To further support Indigenous rights in Brazil, RAN provided $50,000 through Community Action Grants (and in partnership with Global Greengrants Fund) to support three major Indigenous-led mobilizations in 2023. During the Acampamento Terra Livre (ATL) in April, the theme was Demarcação Já, or “Demarcation Now!” Demarcation is the Brazilian government’s process for the formal recognition and titling of Indigenous lands. These demonstrations resulted in President Lula’s announcement of six new officially recognized Indigenous territories, marking a historic milestone in the multi-generational struggle for Indigenous rights, self-determination, and autonomy. One of the Indigenous territories entering the final steps of the demarcation process is Sawré Muybu, the Munduruku Indigenous land that 2023 Goldman Prize Winner Alessandra Munduruku and her community have been working to get formally recognized for decades. RAN has supported Munduruku land rights and women’s leadership initiatives many times through CAG in close collaboration with our partner, Amazon Watch.

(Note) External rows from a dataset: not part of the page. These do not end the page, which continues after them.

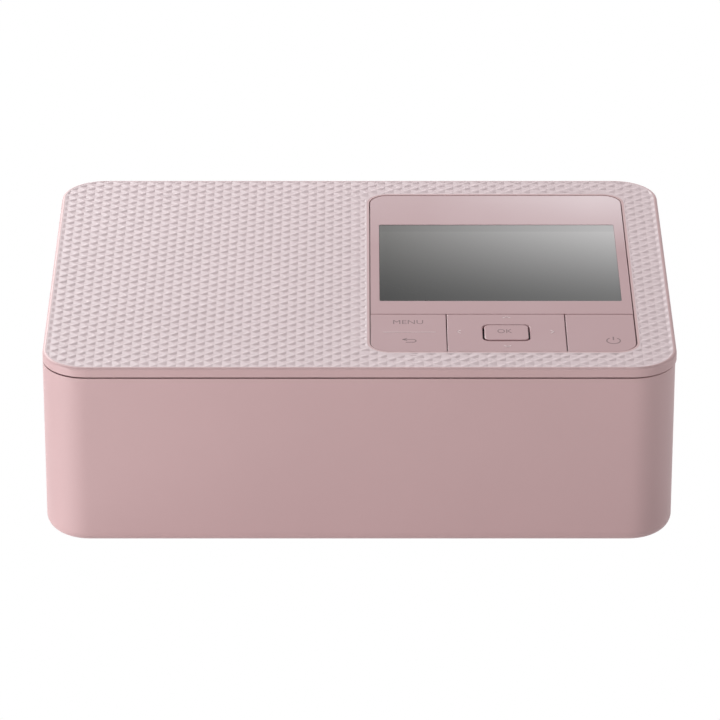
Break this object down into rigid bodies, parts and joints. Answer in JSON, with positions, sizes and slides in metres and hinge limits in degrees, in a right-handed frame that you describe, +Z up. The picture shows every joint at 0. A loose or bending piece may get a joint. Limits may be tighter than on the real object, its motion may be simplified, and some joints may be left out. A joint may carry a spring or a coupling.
{
  "type": "compact photo printer",
  "caption": "Compact photo printer: low rounded box with fold-down front door, side ribbon door, embossed top cover, display and key row.",
  "frame": {"origin": "middle of the footprint, on the table under the rubber feet", "axes": "+X to the right seen from the front, along the width; the front door faces -Y; +Z up"},
  "size_m": [0.1822, 0.133, 0.0576],
  "materials": {
    "shell": "fine satin texture",
    "panel": "smooth",
    "dark_plastic": "fine texture",
    "grey_plastic": "fine texture",
    "gear_plastic": "smooth",
    "lock_plastic": "smooth",
    "film": "smooth",
    "window": "gloss",
    "display": "gloss",
    "rubber": "matte",
    "steel": "satin",
    "aluminium": "satin",
    "brass": "turned",
    "board": "solder mask"
  },
  "bodies": {
    "root": {"main_housing": "shell", "top_cover": "shell", "control_panel": "panel", "base_plate": "grey_plastic", "cassette_guide": "grey_plastic", "ink_guide": "grey_plastic", "ink_case": "grey_plastic", "paper_guide": "dark_plastic", "card_socket": "dark_plastic", "dc_jack": "dark_plastic", "ink_ribbon": "film", "display_window": "window", "display_module": "display", "rubber_feet": "rubber", "frame_left": "steel", "frame_right": "steel", "frame_stay": "steel", "tie_bars": "steel", "motor_bracket": "steel", "pinch_holder": "steel", "pinch_springs": "steel", "usb_a_socket": "steel", "usb_c_socket": "steel", "key_switches": "steel", "case_screws": "steel", "feed_motor": "aluminium", "head_motor": "aluminium", "panel_cable": "aluminium", "bushes": "brass", "main_board": "board", "power_board": "board", "panel_board": "board"},
    "front_door": {"front_door": "shell", "front_door_pins": "steel"},
    "ink_door": {"ink_door": "shell", "ink_door_pins": "steel"},
    "menu_key": {"menu_key": "panel"},
    "nav_carrier": {"nav_carrier": "grey_plastic"},
    "nav_pad": {"nav_pad": "panel"},
    "ok_key": {"ok_key": "panel"},
    "power_key": {"power_key": "panel"},
    "ink_lock": {"ink_lock": "lock_plastic"},
    "grip_roller": {"grip_roller": "steel", "grip_gear": "gear_plastic"},
    "platen": {"platen_roller": "rubber", "platen_shaft": "steel"},
    "pinch_roller": {"pinch_roller": "grey_plastic"},
    "feed_roller": {"feed_shaft": "steel", "feed_tyres": "rubber", "feed_gear": "gear_plastic"},
    "reduction_gear": {"reduction_gear": "gear_plastic"},
    "feed_pinion": {"feed_pinion": "brass"},
    "takeup_drive": {"takeup_drive": "gear_plastic"},
    "takeup_spool": {"takeup_spool": "film"},
    "supply_spool": {"supply_spool": "film"},
    "print_head": {"head_carrier": "steel", "head_shaft": "steel", "heat_sink": "aluminium", "print_head": "dark_plastic"},
    "head_pinion": {"head_pinion": "brass"}
  },
  "joints": [
    {"name": "front_door_hinge", "type": "hinge", "parent": "root", "child": "front_door", "pos_m": [0, -0.061, 0.0075], "axis": [1, 0, 0], "range_deg": [0, 90]},
    {"name": "ink_door_hinge", "type": "hinge", "parent": "root", "child": "ink_door", "pos_m": [0.0886, 0.0282, 0.0172], "axis": [0, 1, 0], "range_deg": [0, 90]},
    {"name": "menu_key_rock", "type": "hinge", "parent": "root", "child": "menu_key", "pos_m": [0.0142, -0.0425, 0.0562], "axis": [1, 0, 0], "range_deg": [-1.5, 1.5], "stiffness_Nm_per_rad": 0.05},
    {"name": "nav_tilt_x", "type": "hinge", "parent": "root", "child": "nav_carrier", "pos_m": [0.04245, -0.0425, 0.0554], "axis": [1, 0, 0], "range_deg": [-1.5, 1.5], "stiffness_Nm_per_rad": 0.05},
    {"name": "nav_tilt_y", "type": "hinge", "parent": "nav_carrier", "child": "nav_pad", "pos_m": [0.04245, -0.0425, 0.0554], "axis": [0, 1, 0], "range_deg": [-1.5, 1.5], "stiffness_Nm_per_rad": 0.05},
    {"name": "ok_key_press", "type": "slide", "parent": "root", "child": "ok_key", "axis": [0, 0, -1], "range_m": [0, 0.0004], "stiffness_N_per_m": 200},
    {"name": "power_key_press", "type": "hinge", "parent": "root", "child": "power_key", "pos_m": [0.0697, -0.03, 0.0569], "axis": [1, 0, 0], "range_deg": [0, 1], "stiffness_Nm_per_rad": 0.05},
    {"name": "ink_lock_slide", "type": "slide", "parent": "root", "child": "ink_lock", "axis": [0, 0, 1], "range_m": [0, 0.005], "stiffness_N_per_m": 60},
    {"name": "grip_spin", "type": "hinge", "parent": "root", "child": "grip_roller", "pos_m": [0, 0.004, 0.0165], "axis": [1, 0, 0], "continuous": true},
    {"name": "feed_spin", "type": "hinge", "parent": "root", "child": "feed_roller", "pos_m": [0, -0.01419, 0.027], "axis": [1, 0, 0], "continuous": true},
    {"name": "reduction_spin", "type": "hinge", "parent": "root", "child": "reduction_gear", "pos_m": [-0.068, 0.01898, 0.01571], "axis": [1, 0, 0], "continuous": true},
    {"name": "feed_pinion_spin", "type": "hinge", "parent": "root", "child": "feed_pinion", "pos_m": [-0.07, 0.03149, 0.02155], "axis": [1, 0, 0], "continuous": true},
    {"name": "takeup_drive_spin", "type": "hinge", "parent": "root", "child": "takeup_drive", "pos_m": [-0.066, 0.01417, 0.03278], "axis": [1, 0, 0], "continuous": true},
    {"name": "takeup_spin", "type": "hinge", "parent": "root", "child": "takeup_spool", "pos_m": [0, 0.01417, 0.03278], "axis": [1, 0, 0], "continuous": true},
    {"name": "pinch_spin", "type": "hinge", "parent": "root", "child": "pinch_roller", "pos_m": [0, 0.004, 0.0243], "axis": [1, 0, 0], "continuous": true},
    {"name": "platen_spin", "type": "hinge", "parent": "root", "child": "platen", "pos_m": [0, 0.0295, 0.013], "axis": [1, 0, 0], "continuous": true},
    {"name": "supply_spin", "type": "hinge", "parent": "root", "child": "supply_spool", "pos_m": [0, 0.0423, 0.0305], "axis": [1, 0, 0], "continuous": true},
    {"name": "head_swing", "type": "hinge", "parent": "root", "child": "print_head", "pos_m": [0, 0.054, 0.043], "axis": [1, 0, 0], "range_deg": [0, 10.5], "deforming": ["ink_ribbon"]},
    {"name": "head_pinion_spin", "type": "hinge", "parent": "root", "child": "head_pinion", "pos_m": [-0.07, 0.05012, 0.02851], "axis": [1, 0, 0], "range_deg": [-23, 23]}
  ],
  "couplings": [
    {"joint": "feed_spin", "follows": "grip_spin", "ratio": -0.8421},
    {"joint": "reduction_spin", "follows": "grip_spin", "ratio": -1.7778},
    {"joint": "feed_pinion_spin", "follows": "grip_spin", "ratio": 3.3333},
    {"joint": "takeup_drive_spin", "follows": "grip_spin", "ratio": -1},
    {"joint": "takeup_spin", "follows": "grip_spin", "ratio": -1},
    {"joint": "pinch_spin", "follows": "grip_spin", "ratio": -0.875},
    {"joint": "head_pinion_spin", "follows": "head_swing", "ratio": -2.125}
  ]
}
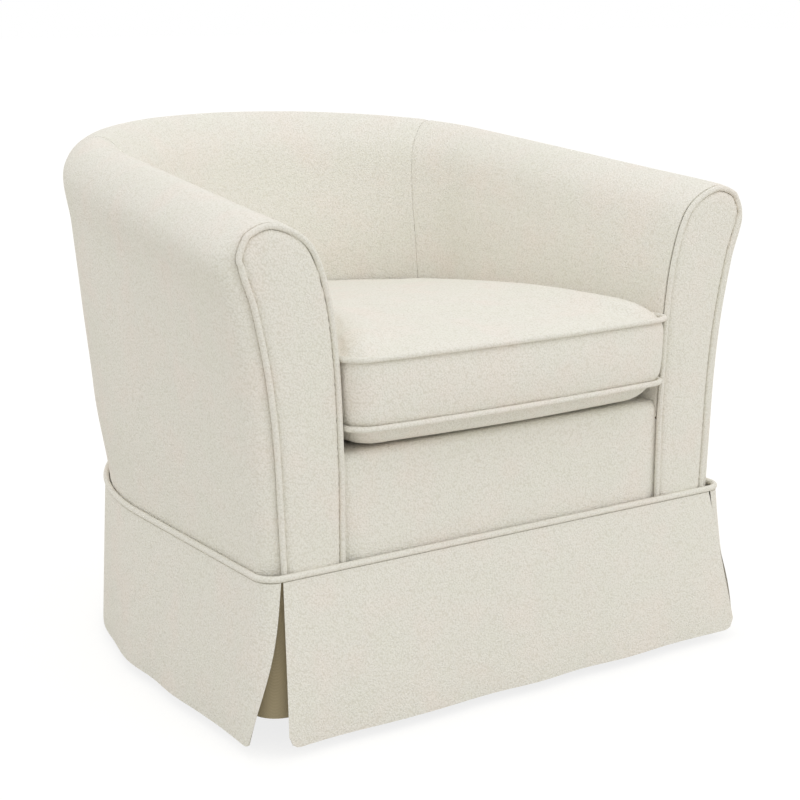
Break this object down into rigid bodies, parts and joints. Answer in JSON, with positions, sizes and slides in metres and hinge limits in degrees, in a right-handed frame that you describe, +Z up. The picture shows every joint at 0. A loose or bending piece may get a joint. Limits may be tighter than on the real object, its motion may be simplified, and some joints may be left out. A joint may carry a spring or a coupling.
{
  "type": "swivel barrel chair",
  "caption": "Upholstered swivel barrel chair with rolled arms, a loose boxed seat cushion and a kick-pleat skirt that hides a floor-ring swivel base.",
  "frame": {"origin": "on the floor at the centre of the plan, on the swivel's axis", "axes": "+Z up, the front of the chair faces -Y, +X is to the right in a view from the front"},
  "size_m": [0.7818, 0.8085, 0.6772],
  "materials": {
    "boucle": "fine cream boucle cloth, matt",
    "lining": "olive lining cloth, matt",
    "foam": "polyurethane foam",
    "plywood": "sawn plywood",
    "hardwood": "planed hardwood",
    "spring_steel": "oil-tempered wire",
    "zinc_steel": "zinc-plated pressed steel",
    "black_steel": "black powder coat, satin",
    "black_cloth": "black spunbond cloth",
    "zip_tape": "cream zip tape",
    "nylon": "moulded nylon"
  },
  "bodies": {
    "base": {"base_ring": "black_steel", "base_spider": "black_steel", "base_glide_right": "nylon", "base_glide_rear": "nylon", "base_glide_left": "nylon", "base_glide_front": "nylon", "swivel_lower_plate": "zinc_steel", "swivel_ball_ring": "zinc_steel"},
    "chair": {"outside_cover_back": "boucle", "inside_cover_back": "boucle", "deck_cloth": "boucle", "front_border_cover": "boucle", "skirt_front": "boucle", "skirt_back": "boucle", "skirt_welt": "boucle", "outside_cover_right": "boucle", "outside_cover_left": "boucle", "inside_cover_arm_right": "boucle", "inside_cover_arm_left": "boucle", "arm_front_panel_right": "boucle", "arm_front_panel_left": "boucle", "arm_front_welt_right": "boucle", "arm_front_welt_left": "boucle", "skirt_side_right": "boucle", "skirt_side_left": "boucle", "pleat_underlay_front_right": "lining", "pleat_underlay_front_left": "lining", "pleat_underlay_rear_right": "lining", "pleat_underlay_rear_left": "lining", "back_pad": "foam", "deck_pad": "foam", "front_border_pad": "foam", "arm_pad_right": "foam", "arm_pad_left": "foam", "bottom_ring": "plywood", "seat_ring": "plywood", "top_rail": "plywood", "front_board": "plywood", "arm_front_board_right": "plywood", "arm_front_board_left": "plywood", "post_arm_right": "hardwood", "post_arm_left": "hardwood", "post_corner_right": "hardwood", "post_corner_left": "hardwood", "post_back_right": "hardwood", "post_back_left": "hardwood", "batten_rear": "hardwood", "batten_front": "hardwood", "spring_1": "spring_steel", "spring_2": "spring_steel", "spring_3": "spring_steel", "spring_4": "spring_steel", "spring_5": "spring_steel", "dust_cover": "black_cloth", "swivel_upper_plate": "zinc_steel"},
    "seat_cushion": {"seat_cushion": "boucle", "seat_cushion_welt_top": "boucle", "seat_cushion_welt_bottom": "boucle", "seat_cushion_zip": "zip_tape"}
  },
  "joints": [
    {"name": "swivel", "type": "hinge", "parent": "base", "child": "chair", "pos_m": [0, 0, 0.087], "axis": [0, 0, 1], "continuous": true},
    {"name": "cushion_lift", "type": "slide", "parent": "chair", "child": "seat_cushion", "axis": [0, 0, 1], "range_m": [0, 0.45]}
  ]
}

CAG is a key component of RAN’s work, ensuring that frontline communities, particularly Indigenous communities, are able to access funds critical to progress their own work. The program serves to decolonize these funding networks, reflective of the inequalities between the Global North and Global South and the histories of extractivism and colonialism, by facilitating access to funds for organizations that may not be able to access these funding networks. The program is enhanced by RAN’s diverse global team of advisers in constant contact with frontline communities in every corner of the globe.
In 2024, with the help of our supporters, RAN will continue to fund new projects from Frontline communities through our Community Action Grants program. Look forward to stories about projects that RAN will be supporting in the Amazon, the Gulf South, and throughout Asia in the upcoming months through our Profiles in Community Action series.